Выбрать главу

Апрель к концу, а холодно, шел снег, мело и заметало; Тома уже больше трех недель в больнице, я один, кормлюсь кое-как, настроение неважное, потому что, кроме постоянного давления делаемой и несделанной работы, нет ничего надежного: <...> что будет с этими осточертевшими московскими вариантами? да и стоит ли на них соглашаться? — вот тоже вопрос, ответа на который во мне нет. Вернее, есть и сводится к тому, чтобы остаться здесь. (Впрочем, стоило мне написать «здесь», как что-то во мне снова дрогнуло: тоже ведь страшно.) Да ведь надо думать не только о себе и собственном покое, это-то я понимаю.

Нет, не могу ничего писать и об этом: что будет в мае, как я буду готовить книгу для издательства «Искусство» (неожиданно оттуда поступили прекрасные предложения)6 и так далее. Дай Бог мне сил справиться со всем, что мне и нам предстоит!

В связи с болтовней Бондарева на секретариате о «Сталинградской битве», о том, что нужно давать отпор нашествию варваров и лжеякобинцев, Богомолов как-то по телефону пошутил: то-то говорят, что вы похожи на Гудериана, — шутка не без смысла: раздражение этого человека против всего инакомыслящего света началось с моей статьи.

Хорошие письма от Ржевской и Борщаговского...

10 июля.

В ночь на 9-е вернулись с Томой из Москвы. Чувство такое, будто мы в чем-то виноваты, будто предали сына. <...> Проводили мы Никиту седьмого июля в восемь утра от дома культуры «Высотник» (это недалеко от его общежития, то ли улица Раменки, то ли район Раменки)...7 Тяжело это все и горько. То ли в тюрьму отправляют, то ли в ссылку. Родственники, провожающие образовали коридор от дверей дома культуры до автобуса, внутри коридора встали цепочкой милиционеры, и пошли по одному в автобус наши стриженые мальчики.
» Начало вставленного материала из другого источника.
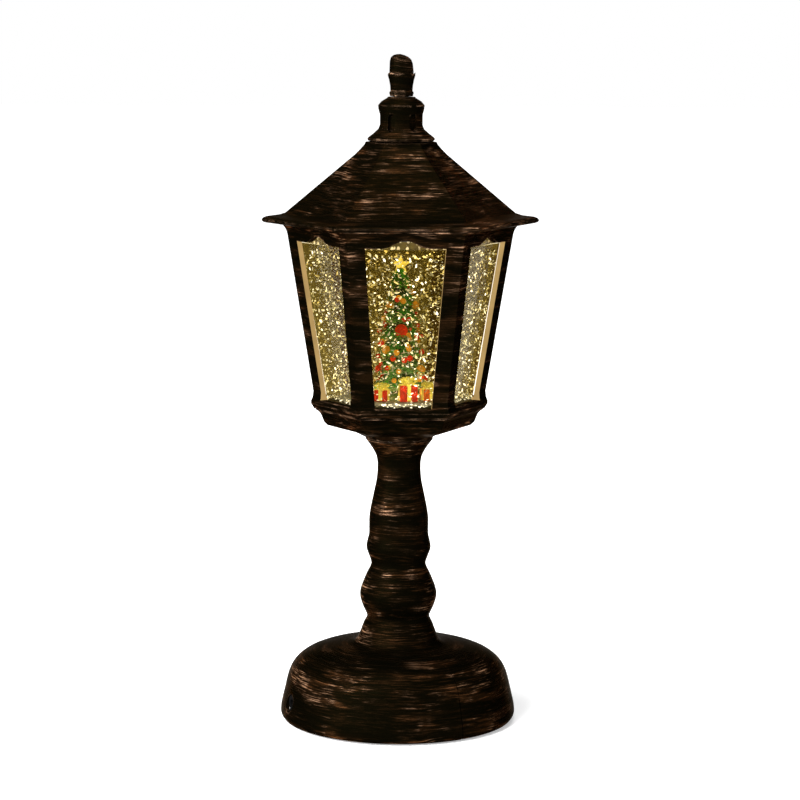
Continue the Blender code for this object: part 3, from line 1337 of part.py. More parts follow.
# The vent cap's outside: shares of the way between two of its radii, and of its height
HOOD_SHARES = ((0.0, 1.0), (0.08, 0.975), (0.66, 0.900), (1.0, 0.812), (0.98, 0.728))
DRUM_SHARES = (
    (0.00, 0.620),
    (0.00, 0.365),
    (0.13, 0.270),
    (0.46, 0.180),
    (0.88, 0.090),
    (1.00, 0.055),
    (0.97, 0.016),
    (0.90, 0.000),
)
DRUM_ROOM_SHARES = (0.72, 0.27)


def vent_outline():
    """A slot with round ends."""
    radius, sill = VENT_WIDTH / 2, CAP_BOTTOM + VENT_SILL
    centres = (sill + VENT_HEIGHT - radius, sill + radius)
    outline = []
    for side, centre in zip((1, -1), centres):
        for i in range(ARC_STEPS + 1):
            angle = pi * i / ARC_STEPS
            outline.append((side * radius * cos(angle), centre + side * radius * sin(angle)))
    return outline


def vent_cap():
    outline = [(0, CAP_TOP)]
    outline += moulding(HOOD_SHARES, CAP_TOP_RADIUS, HOOD_RADIUS, CAP_BOTTOM, CAP_HEIGHT)
    outline += moulding(DRUM_SHARES, DRUM_RADIUS, CAP_RING_RADIUS, CAP_BOTTOM, CAP_HEIGHT)
    spigot, bottom = ROOF_NECK_RADIUS * APOTHEM_SHARE - 2 * FIT, CAP_BOTTOM - CAP_SPIGOT
    drum_top, drum_low = (CAP_BOTTOM + CAP_HEIGHT * share for share in DRUM_ROOM_SHARES)
    outline += [
        (spigot, CAP_BOTTOM),
        (spigot, bottom),
        (spigot - CAP_SPIGOT_WALL, bottom),
        (spigot - CAP_SPIGOT_WALL, CAP_BOTTOM + FIT),
        (DRUM_RADIUS - CAP_WALL, drum_low),
        (DRUM_RADIUS - CAP_WALL, drum_top),
        (CAP_TOP_RADIUS - CAP_WALL / 2, CAP_TOP - CAP_CROWN),
        (0, CAP_TOP - CAP_CROWN),
    ]
    cap = turned("vent_cap", outline, "bronze_plastic", MEDIUM_STEPS)
    start, end = (0, 0, CAP_TOP - CAP_CROWN - OVERRUN), (0, 0, CAP_TOP + OVERRUN)
    cut(cap, rod("stud hole", STUD_RADIUS + FIT, start, end, steps=TINY_STEPS))
    near, far = DRUM_RADIUS - VENT_DEPTH, CAP_RING_RADIUS + OVERRUN
    for i in range(VENT_COUNT):
        vent = slab(f"vent {i}", vent_outline(), near, far)
        cut(cap, turn_about_z(vent, pi * (2 * i + 1) / VENT_COUNT))
    return shade(cap)


# The finial's outline, down from the tip of its bud: shares of each part's radius and of the height
BUD_SHARES = (
    (0.32, 0.985),
    (0.62, 0.955),
    (0.86, 0.895),
    (0.97, 0.800),
    (1.00, 0.680),
    (1.02, 0.580),
    (0.98, 0.515),
)
PETAL_SHARES = ((1.0, 0.545), (0.98, 0.480), (0.90, 0.390), (0.82, 0.250), (0.80, 0.140))
FINIAL_RING_SHARES = ((0.0, 0.125), (1.0, 0.095), (1.0, 0.050), (0.35, 0.020), (0.9, 0.0))


def finial():
    """A folded bud that leans out of a wavy cup of petals, over a stud for the cap."""
    bud = moulding(BUD_SHARES, 0, BUD_RADIUS, FINIAL_BOTTOM, FINIAL_HEIGHT)
    petals = moulding(PETAL_SHARES, 0, PETAL_RADIUS, FINIAL_BOTTOM, FINIAL_HEIGHT)
    neck, ring = FINIAL_NECK_RADIUS, FINIAL_RING_RADIUS
    outline = [(0, FINIAL_BOTTOM + FINIAL_HEIGHT)] + bud + petals
    outline += moulding(FINIAL_RING_SHARES, neck, ring, FINIAL_BOTTOM, FINIAL_HEIGHT)
    stud_end = FINIAL_BOTTOM - STUD_LENGTH
    outline += [(STUD_RADIUS, FINIAL_BOTTOM), (STUD_RADIUS, stud_end), (0, stud_end)]
    knob = realise(turned("finial", outline, "bronze_plastic", SMALL_STEPS))
    rim, crease, crown = petals[0][1], bud[-1][1], bud[0][1]
    for vertex in knob.data.vertices:
        x, y, z = vertex.co
        azimuth = Vector((x, y)).angle_signed(Vector((1, 0)), 0)
        if abs(z - rim) < FIT / 10 and hypot(x, y) > BUD_RADIUS:
            vertex.co.z += PETAL_WAVE * cos(PETAL_COUNT * azimuth)
        elif z > crease + FIT:
            rise = (z - crease) / (crown - crease)
            swell = 1 + BUD_SWELL_SHARE * rise * cos(BUD_FOLD_COUNT * azimuth + rise)
            vertex.co = x * swell - BUD_LEAN * rise, y * swell, z - BUD_TILT_SHARE * x * rise
    return shade(knob)


def main():
    clear_scene()
    post_shell("post_shell_left", 1)
    post_shell("post_shell_right", -1)
    base_plate()
    battery_door()
    battery_cells()
    contact_plates()
    base_fittings()
    slide_switch()
    dc_jack()
    control_board()
    wire_harness()
    lower_cup()
    motor_holder()
    motor()
    led_board()
    lantern_frame()
    water_tank()
    tank_lid()
    impeller()
    scene_plate()
    snow_mound()
    tree()
    tree_trunk()
    tree_star()
    baubles()
    gifts()
    roof()
    vent_cap()
    finial()


main()
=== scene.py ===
import random
from math import cos, hypot, pi, radians, sin, tau

import bmesh
import bpy
from bpy.props import FloatProperty, FloatVectorProperty, IntProperty, PointerProperty
from bpy.types import Operator, Panel, PropertyGroup
from mathutils import Matrix, Vector
from mathutils.bvhtree import BVHTree


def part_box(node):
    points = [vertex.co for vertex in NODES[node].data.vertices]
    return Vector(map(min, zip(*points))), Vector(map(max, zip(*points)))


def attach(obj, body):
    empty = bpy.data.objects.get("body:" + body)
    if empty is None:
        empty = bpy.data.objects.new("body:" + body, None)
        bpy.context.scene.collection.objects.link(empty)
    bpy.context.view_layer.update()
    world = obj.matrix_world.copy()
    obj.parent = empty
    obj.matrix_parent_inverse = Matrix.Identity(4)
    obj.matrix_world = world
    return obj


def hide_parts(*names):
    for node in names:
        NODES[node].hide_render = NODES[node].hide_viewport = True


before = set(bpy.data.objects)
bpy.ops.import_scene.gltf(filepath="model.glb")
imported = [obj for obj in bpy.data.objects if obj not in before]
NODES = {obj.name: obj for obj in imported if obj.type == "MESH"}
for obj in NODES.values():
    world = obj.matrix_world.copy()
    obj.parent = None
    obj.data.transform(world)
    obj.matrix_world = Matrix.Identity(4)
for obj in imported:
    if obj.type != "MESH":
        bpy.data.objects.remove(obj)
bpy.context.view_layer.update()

bl_info = {
    "name": "Water lantern",
    "version": (1, 0, 0),
    "blender": (4, 5, 0),
    "location": "View3D > Sidebar > Water lantern",
    "description": "Finishes, lit water, glitter and stage for the packed water lantern",
    "category": "Object",
}

TANK_LOW, TANK_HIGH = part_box("water_tank")
LID_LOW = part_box("tank_lid")[0]
PLATE_LOW, PLATE_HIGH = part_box("scene_plate")
MOUND_LOW, MOUND_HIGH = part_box("snow_mound")
TREE_LOW, TREE_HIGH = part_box("tree")
TREE_HEIGHT = TREE_HIGH.z - TREE_LOW.z
TREE_SWELL = 0.5
BAUBLE_LOW, BAUBLE_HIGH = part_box("bauble_1")
RED_BAUBLES = ("bauble_1", "bauble_4", "bauble_5")
TO_VIEWER = Vector((-0.05, -1.0, 0.12)).normalized()
SIDES = 6
SAME_POINT = 2e-6
DIM = (0.05, 0.05, 0.05)
WARM = (1.0, 0.80, 0.45)
WET_SHINE = 0.1


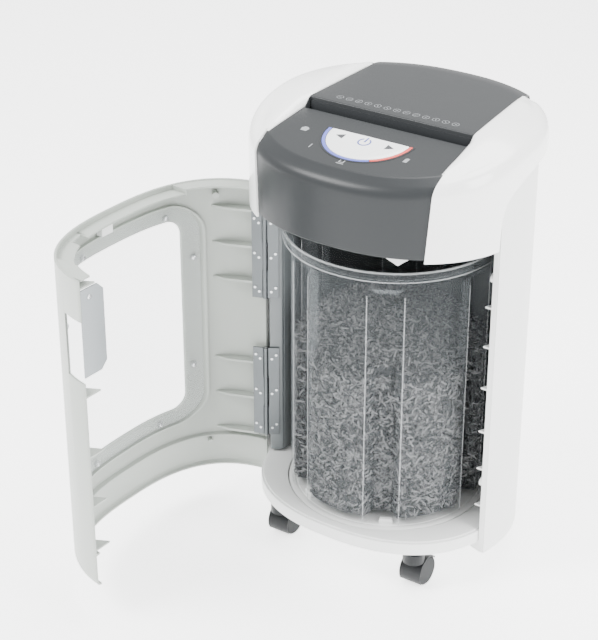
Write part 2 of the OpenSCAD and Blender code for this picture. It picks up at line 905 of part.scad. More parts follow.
module castor_hood(p) {
    hub_y = p[1] + trail;
    color("black")
    difference() {
        union() {
            // web between the wheels
            translate([p[0] - 4, 0, 0]) rotate([90, 0, 90]) linear_extrude(height = 8)
                union() {
                    translate([hub_y, wheel_r]) circle(r = 10, $fn = 32);
                    polygon([[p[1] - 8, 46], [p[1] + 8, 46], [hub_y + 9, 24], [hub_y - 9, 16]]);
                }
            // shell over the front and top of the wheels
            intersection() {
                translate([p[0] - 16, hub_y, wheel_r]) rotate([0, 90, 0])
                    difference() {
                        cylinder(h = 32, r = wheel_r + 2, $fn = round_fn);
                        translate([0, 0, -1]) cylinder(h = 34, r = wheel_r + 0.6, $fn = round_fn);
                    }
                translate([p[0], 0, 0]) rotate([90, 0, 90]) linear_extrude(height = 40, center = true)
                    polygon([
                        [hub_y - 30, 8], [hub_y - 12, 8], [hub_y, 20], [hub_y + 20, 34],
                        [hub_y + 20, 60], [hub_y - 30, 60],
                    ]);
            }
            translate([p[0], p[1], 39]) cylinder(h = 15, r = 15, $fn = 48);
            translate([p[0], p[1], 53]) cylinder(h = 21, r = stem_r - fit, $fn = 48);
            translate([p[0], p[1], 53]) cylinder(h = base_bottom - 53.3, r = 7, $fn = 48);
        }
        translate([p[0] - 20, hub_y, wheel_r]) rotate([0, 90, 0])
            cylinder(h = 40, r = castor_axle_r + fit, $fn = 48);
        for (s = [-1, 1])
            translate([p[0] + (s > 0 ? 4 : -17.5), hub_y, wheel_r]) rotate([0, 90, 0])
                cylinder(h = 13.5, r = wheel_r + 0.6, $fn = round_fn);
    }
}

module castor_wheels(p) {
    color("darkslategray")
    translate([p[0], p[1] + trail, wheel_r]) rotate([0, 90, 0])
        union() {
            cylinder(h = 30, r = castor_axle_r, center = true, $fn = 48);
            for (s = [-1, 1])
                translate([0, 0, s * 10.5]) rotate_extrude($fn = round_fn)
                    polygon([
                        [0, -5], [wheel_r - 1.5, -5], [wheel_r, -3.5], [wheel_r, 3.5], [wheel_r - 1.5, 5], [0, 5],
                    ]);
        }
}

function castor_spot(front, side) =
    let (p = front ? castor_front : castor_rear) [side * p[0], p[1]];

base_plate();
bin_stand();
side_panel_left();
side_panel_right();
back_panel();
hinge_column();
head_chassis();
head_shell();
head_cover_left();
head_cover_right();
feed_throat();
control_panel();
status_ring_blue();
status_ring_red();
control_board();
interlock_switch();
cutter_plate_left();
cutter_plate_right();
tie_rods();
cutter_bearings();
stripper_combs();
drive_motor();
gear_stub();
body_hinge_leaves();
hinge_pins();
body_hinge_screws();
mains_inlet();
switch_frame();
cutter_front();
cutter_rear();
intermediate_gear();
motor_pinion();
mains_rocker();
door_shell();
door_window();
window_screws();
grip_plate();
grip_screw();
door_hinge_leaves();
door_hinge_screws();
interlock_striker();
waste_bin();
paper_clippings();
castor_hood(castor_spot(true, -1));  // castor_hood_front_left
castor_hood(castor_spot(true, 1));  // castor_hood_front_right
castor_hood(castor_spot(false, -1));  // castor_hood_rear_left
castor_hood(castor_spot(false, 1));  // castor_hood_rear_right
castor_wheels(castor_spot(true, -1));  // castor_wheels_front_left
castor_wheels(castor_spot(true, 1));  // castor_wheels_front_right
castor_wheels(castor_spot(false, -1));  // castor_wheels_rear_left
castor_wheels(castor_spot(false, 1));  // castor_wheels_rear_right
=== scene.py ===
# Looks of the cabinet paper shredder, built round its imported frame.
# Lengths inside the functions are millimetres, turned to metres when a mesh is made.

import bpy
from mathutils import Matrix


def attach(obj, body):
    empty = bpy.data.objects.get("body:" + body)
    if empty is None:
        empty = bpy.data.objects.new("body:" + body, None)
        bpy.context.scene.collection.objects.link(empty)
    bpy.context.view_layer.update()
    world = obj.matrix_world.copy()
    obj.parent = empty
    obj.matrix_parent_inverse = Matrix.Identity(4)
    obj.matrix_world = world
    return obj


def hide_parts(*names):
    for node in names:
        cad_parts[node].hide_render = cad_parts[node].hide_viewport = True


bl_info = {
    "name": "Paper Shredder",
    "version": (1, 0, 0),
    "blender": (4, 5, 0),
    "location": "View3D > Sidebar > Shredder",
    "description": "Builds the visible pieces of a cabinet paper shredder on its packed frame",
    "category": "Add Mesh",
}

import math

import bpy
import bmesh
import numpy as np
from mathutils import Matrix, Vector

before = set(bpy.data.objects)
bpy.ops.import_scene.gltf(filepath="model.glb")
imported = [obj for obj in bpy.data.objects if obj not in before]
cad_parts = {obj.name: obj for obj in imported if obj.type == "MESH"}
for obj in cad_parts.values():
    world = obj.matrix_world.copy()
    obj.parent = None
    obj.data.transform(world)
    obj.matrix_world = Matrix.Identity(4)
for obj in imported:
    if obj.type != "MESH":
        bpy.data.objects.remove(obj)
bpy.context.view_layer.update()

HINGE = (-171.3, -47.4)
DOOR_ANGLE = -93.0


# ---- properties ----


def length(name, text, value):
    """A length property, shown in the scene's units and kept in metres."""
    return bpy.props.FloatProperty(
        name=name, description=text, default=value / 1000, unit="LENGTH", precision=4
    )


def tint(name, text, value):
    """A colour property."""
    return bpy.props.FloatVectorProperty(
        name=name, description=text, default=value, subtype="COLOR", size=3, min=0, max=1
    )


class ShredderSizes(bpy.types.PropertyGroup):
    """Sizes of the visible pieces."""

    head_half: length("Head half width", "Half the width of the machine head", 184)
    head_front: length("Head front", "Depth of the head in front of the bin's axis", 163)
    head_rear: length("Head rear", "Depth of the head behind the bin's axis", 168)
    fascia_low: length("Fascia bottom", "Lower edge of the grey fascia", 494)
    panel_radius: length("Control radius", "Radius of the half-round control panel", 61)
    slot_half: length("Slot half length", "Half the length of the paper slot", 118)
    rim_width: length("Rim width", "Distance from the head's outline to the crease of its top", 18)
    door_top: length("Door top", "Top edge of the door", 490)
    door_low: length("Door bottom", "Lower edge of the door", 50)
    bin_radius: length("Bin radius", "Radius of the bin's body", 134)
    rim_radius: length("Rim radius", "Radius of the bin's rim", 145)
    bin_top: length("Bin top", "Top of the bin's rim", 460)
    flute_depth: length("Flute depth", "Depth of the bin's six flutes", 19)
    heap_top: length("Heap top", "Height of the heap of clippings", 355)
    stand_top: length("Stand top", "Top of the bin stand", 80)
    clip_length: length("Clipping length", "Length of one clipping", 12)
    clip_width: length("Clipping width", "Width of one clipping", 2.1)


class ShredderColours(bpy.types.PropertyGroup):
    """Colours of the visible finishes."""

    cover_white: tint("Cover white", "Gloss white of the covers", (0.88, 0.885, 0.875))
    cabinet_white: tint("Cabinet white", "Satin white of the cabinet and door", (0.72, 0.73, 0.72))
    door_white: tint("Door white", "Greenish white of the door", (0.34, 0.365, 0.335))
    head_grey: tint("Head grey", "Satin grey of the head", (0.020, 0.022, 0.0235))
    slot_grey: tint("Slot grey", "Dark grey inside the slot", (0.022, 0.024, 0.026))
    column_grey: tint("Hinge grey", "Blue grey of the hinge column", (0.15, 0.165, 0.17))
    steel_grey: tint("Leaf grey", "Satin zinc of the hinge leaves", (0.12, 0.13, 0.135))
    light_blue: tint("Light blue", "Blue status light", (0.09, 0.11, 0.42))
    light_red: tint("Light red", "Red status light", (0.55, 0.05, 0.04))
    clear_tint: tint("Clear tint", "Tint of the clear plastics", (0.42, 0.46, 0.48))
    paper: tint("Paper", "Lightest clippings", (0.17, 0.173, 0.176))
    castor: tint("Castor", "Nylon of the castors", (0.008, 0.009, 0.010))


def size(name):
    """A size from the panel, in millimetres."""
    return getattr(bpy.context.scene.shredder_sizes, name) * 1000


def colour(name):
    """A colour from the panel, with full alpha."""
    return tuple(getattr(bpy.context.scene.shredder_colours, name)) + (1.0,)


# ---- materials ----


def new_material(name):
    """An empty node material with its shader."""
    mat = bpy.data.materials.new(name)
    mat.use_nodes = True
    return mat, mat.node_tree, mat.node_tree.nodes["Principled BSDF"]


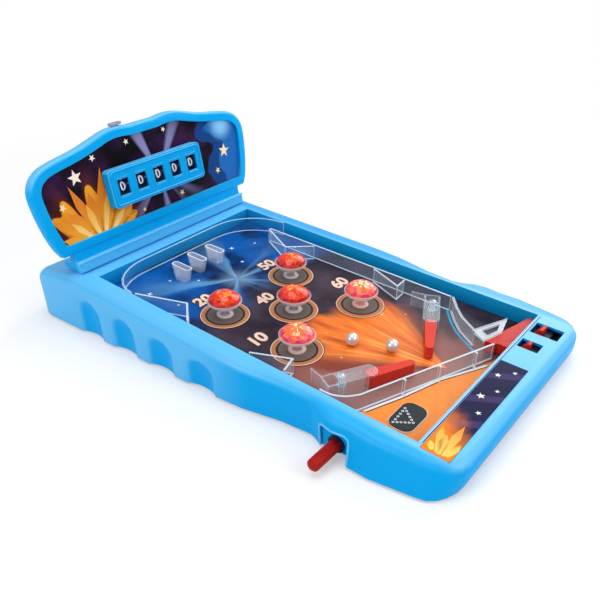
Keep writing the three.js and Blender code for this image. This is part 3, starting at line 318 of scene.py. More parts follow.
boardArt = {
    "skyFrom": (-2.0, 58.0), "beams": ((5.0, 0.7, 0.6), (9.0, 2.3, 0.35), (16.0, 1.0, 0.25)),
    "skyLine": (34.0, 74.0), "skyCloud": (0.42, 0.72), "beamReach": (130.0, 16.0), "glareReach": (24.0, 0.0),
    "night": (0.002, 0.010, 0.060), "blue": (0.003, 0.085, 0.34), "beam": (0.20, 0.50, 0.78),
    "glare": (0.50, 0.74, 0.90), "greyDark": (0.018, 0.012, 0.022), "grey": (0.060, 0.042, 0.066),
    "fireFrom": (2.0, -164.0), "fireHeight": 122.0, "fireDroop": -52.0, "fireWidth": (0.86, 0.62),
    "tongues": ((13.0, 0.0, 9.0), (31.0, 1.2, 5.0)),
    "ember": (0.50, 0.075, 0.022), "fire": (0.84, 0.20, 0.030), "heart": (0.98, 0.42, 0.09),
    "rust": (0.22, 0.046, 0.028), "stain": (0.31, 0.115, 0.088),
    "cornerSlope": 0.40, "cornerY": 174.0, "corner": (0.90, 0.27, 0.040), "cornerDark": (0.83, 0.240, 0.042),
}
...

Государство чувствует себя в полной силе, когда подавляет в человеке личность, и потому с этого начинает, когда призывает юных к исполнению «священного долга»: с подавления! И длится это десятилетиями без перемен, будто ничего в народе не меняется, будто все с теми же рекрутами имеет дело государство, называемое социалистическим. Пишу это и все чувствую: не то, не те слова, не те доводы <...>

Два года — это два года его жизни и два года нашей; если понимать ясно, что жить мне остается недолго, то два года без сына — это удар и по мне, и по Томе; дожить ведь теперь нужно до возвращения и молить Бога, чтобы вернулся живым и здоровым.

«Все служат» — это не довод. Он не был доводом и для Толстого. Толстой лучше всех российских писателей понимал опасность и глубокое, заложенное в его природе бессердечие, бесчеловечие государства.

Нормальная наша жизнь закончилась: скоро будем оглядываться назад как на счастье.

20 июля я должен выйти на работу в «Коммунист»: должность — политиче­ский обозреватель по вопросам культуры и литературы. Сначала меня отвезли в «лес» на встречу с Биккениным (он сидит на правительственной «рабочей» даче — кажется, на ждановской — и участвует в сочинении каких-то документов)8, затем утвердили на редколлегии.

Думать о дальнейшем не хочется: как я там буду работать, когда дадут жилье, как вообще будем жить в Москве, когда буду писать, если день станет тратиться на службу, — не знаю.

Сегодня проводил Виктора и Ларису9 в Киев: у них тоже — тревожная, тяжелая пора: Виктору предстоит операция. Болезнь Паркинсона его извела, и он говорит, что согласен на все, что будет ему там предложено. <...>

Теперь свобода, особенно если сравнить с тем, что было. А разве не идея свободы жила в душах моих друзей в далеких теперь костромских шестидесятых? И в 70-е — разве мы ее предали?

Кому повезло, дожили, дождались. Не дожили: художники Николай и Татьяна Шуваловы, Ярослав Штыков, журналист Аркадий Пржиалковский, режиссер Владимир Шиманский, писатель Леонид Воробьев, искусствовед, поэт и книжник Альберт Кильдышев.

Мы-то дожили, но отчего радость, которая перехватывала горло, все чаще мерк­нет и подступает тревога? Или не та свобода? Или тревога напрасна? <...>

27.8.87.

Уже поздний вечер, прочел статьи к завтрашней редколлегии, стало грустно, да и давно было грустно, — вот и решил написать.